The listing beneath should be written out in full, exactly as shown.
>> Start SOURCE DATA
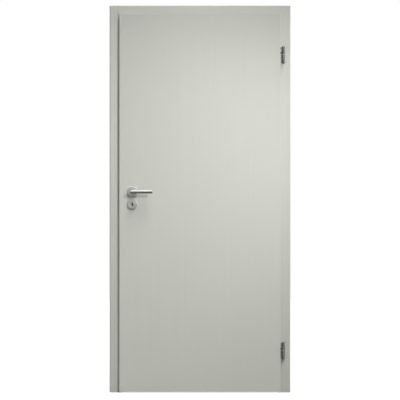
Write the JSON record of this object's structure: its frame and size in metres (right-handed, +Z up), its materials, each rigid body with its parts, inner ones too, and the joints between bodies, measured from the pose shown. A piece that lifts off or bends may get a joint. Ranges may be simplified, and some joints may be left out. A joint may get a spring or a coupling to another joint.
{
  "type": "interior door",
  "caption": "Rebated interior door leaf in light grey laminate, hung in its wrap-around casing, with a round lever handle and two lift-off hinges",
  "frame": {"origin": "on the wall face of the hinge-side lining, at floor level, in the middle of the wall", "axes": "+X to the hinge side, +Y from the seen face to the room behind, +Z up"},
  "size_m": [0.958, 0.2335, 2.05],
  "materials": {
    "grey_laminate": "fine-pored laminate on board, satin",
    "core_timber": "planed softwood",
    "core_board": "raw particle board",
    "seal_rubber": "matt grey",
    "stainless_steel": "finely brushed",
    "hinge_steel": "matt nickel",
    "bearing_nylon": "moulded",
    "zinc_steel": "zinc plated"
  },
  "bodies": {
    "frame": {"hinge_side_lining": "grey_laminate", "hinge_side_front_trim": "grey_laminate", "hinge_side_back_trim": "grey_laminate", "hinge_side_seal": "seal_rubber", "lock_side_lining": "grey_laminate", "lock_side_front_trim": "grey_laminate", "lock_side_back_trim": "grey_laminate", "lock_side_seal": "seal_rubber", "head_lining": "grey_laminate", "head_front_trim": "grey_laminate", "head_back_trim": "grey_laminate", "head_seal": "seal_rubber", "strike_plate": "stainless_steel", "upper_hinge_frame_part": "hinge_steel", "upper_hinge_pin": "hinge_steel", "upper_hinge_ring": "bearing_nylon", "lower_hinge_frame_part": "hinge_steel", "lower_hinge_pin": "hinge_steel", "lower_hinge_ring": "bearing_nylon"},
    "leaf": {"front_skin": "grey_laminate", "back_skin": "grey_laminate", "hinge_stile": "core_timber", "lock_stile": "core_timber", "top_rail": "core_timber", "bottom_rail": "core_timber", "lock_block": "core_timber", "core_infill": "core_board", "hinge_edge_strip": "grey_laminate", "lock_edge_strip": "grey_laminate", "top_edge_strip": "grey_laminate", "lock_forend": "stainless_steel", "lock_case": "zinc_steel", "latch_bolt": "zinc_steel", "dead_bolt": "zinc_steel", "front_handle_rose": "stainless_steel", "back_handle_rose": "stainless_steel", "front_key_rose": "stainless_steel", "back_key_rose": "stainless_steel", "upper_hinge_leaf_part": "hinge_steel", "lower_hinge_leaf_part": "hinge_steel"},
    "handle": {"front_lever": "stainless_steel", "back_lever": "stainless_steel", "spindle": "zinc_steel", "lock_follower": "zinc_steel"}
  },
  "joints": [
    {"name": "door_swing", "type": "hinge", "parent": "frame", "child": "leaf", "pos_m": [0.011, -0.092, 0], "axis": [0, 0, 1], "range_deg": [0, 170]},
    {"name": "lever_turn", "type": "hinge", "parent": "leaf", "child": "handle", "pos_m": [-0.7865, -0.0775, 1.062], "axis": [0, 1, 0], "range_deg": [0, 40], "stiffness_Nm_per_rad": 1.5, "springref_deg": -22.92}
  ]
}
>> End SOURCE DATA
RESULT FOR THIS EXERCISE:
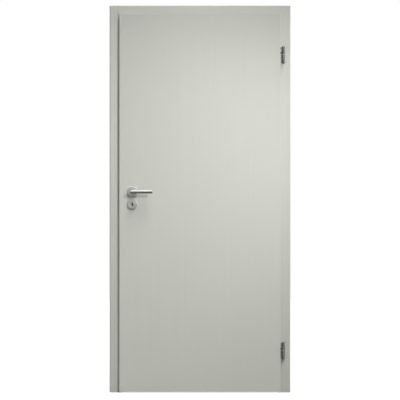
Write the JSON record of this object's structure: its frame and size in metres (right-handed, +Z up), its materials, each rigid body with its parts, inner ones too, and the joints between bodies, measured from the pose shown. A piece that lifts off or bends may get a joint. Ranges may be simplified, and some joints may be left out. A joint may get a spring or a coupling to another joint.
{
  "type": "interior door",
  "caption": "Rebated interior door leaf in light grey laminate, hung in its wrap-around casing, with a round lever handle and two lift-off hinges",
  "frame": {"origin": "on the wall face of the hinge-side lining, at floor level, in the middle of the wall", "axes": "+X to the hinge side, +Y from the seen face to the room behind, +Z up"},
  "size_m": [0.958, 0.2335, 2.05],
  "materials": {
    "grey_laminate": "fine-pored laminate on board, satin",
    "core_timber": "planed softwood",
    "core_board": "raw particle board",
    "seal_rubber": "matt grey",
    "stainless_steel": "finely brushed",
    "hinge_steel": "matt nickel",
    "bearing_nylon": "moulded",
    "zinc_steel": "zinc plated"
  },
  "bodies": {
    "frame": {"hinge_side_lining": "grey_laminate", "hinge_side_front_trim": "grey_laminate", "hinge_side_back_trim": "grey_laminate", "hinge_side_seal": "seal_rubber", "lock_side_lining": "grey_laminate", "lock_side_front_trim": "grey_laminate", "lock_side_back_trim": "grey_laminate", "lock_side_seal": "seal_rubber", "head_lining": "grey_laminate", "head_front_trim": "grey_laminate", "head_back_trim": "grey_laminate", "head_seal": "seal_rubber", "strike_plate": "stainless_steel", "upper_hinge_frame_part": "hinge_steel", "upper_hinge_pin": "hinge_steel", "upper_hinge_ring": "bearing_nylon", "lower_hinge_frame_part": "hinge_steel", "lower_hinge_pin": "hinge_steel", "lower_hinge_ring": "bearing_nylon"},
    "leaf": {"front_skin": "grey_laminate", "back_skin": "grey_laminate", "hinge_stile": "core_timber", "lock_stile": "core_timber", "top_rail": "core_timber", "bottom_rail": "core_timber", "lock_block": "core_timber", "core_infill": "core_board", "hinge_edge_strip": "grey_laminate", "lock_edge_strip": "grey_laminate", "top_edge_strip": "grey_laminate", "lock_forend": "stainless_steel", "lock_case": "zinc_steel", "latch_bolt": "zinc_steel", "dead_bolt": "zinc_steel", "front_handle_rose": "stainless_steel", "back_handle_rose": "stainless_steel", "front_key_rose": "stainless_steel", "back_key_rose": "stainless_steel", "upper_hinge_leaf_part": "hinge_steel", "lower_hinge_leaf_part": "hinge_steel"},
    "handle": {"front_lever": "stainless_steel", "back_lever": "stainless_steel", "spindle": "zinc_steel", "lock_follower": "zinc_steel"}
  },
  "joints": [
    {"name": "door_swing", "type": "hinge", "parent": "frame", "child": "leaf", "pos_m": [0.011, -0.092, 0], "axis": [0, 0, 1], "range_deg": [0, 170]},
    {"name": "lever_turn", "type": "hinge", "parent": "leaf", "child": "handle", "pos_m": [-0.7865, -0.0775, 1.062], "axis": [0, 1, 0], "range_deg": [0, 40], "stiffness_Nm_per_rad": 1.5, "springref_deg": -22.92}
  ]
}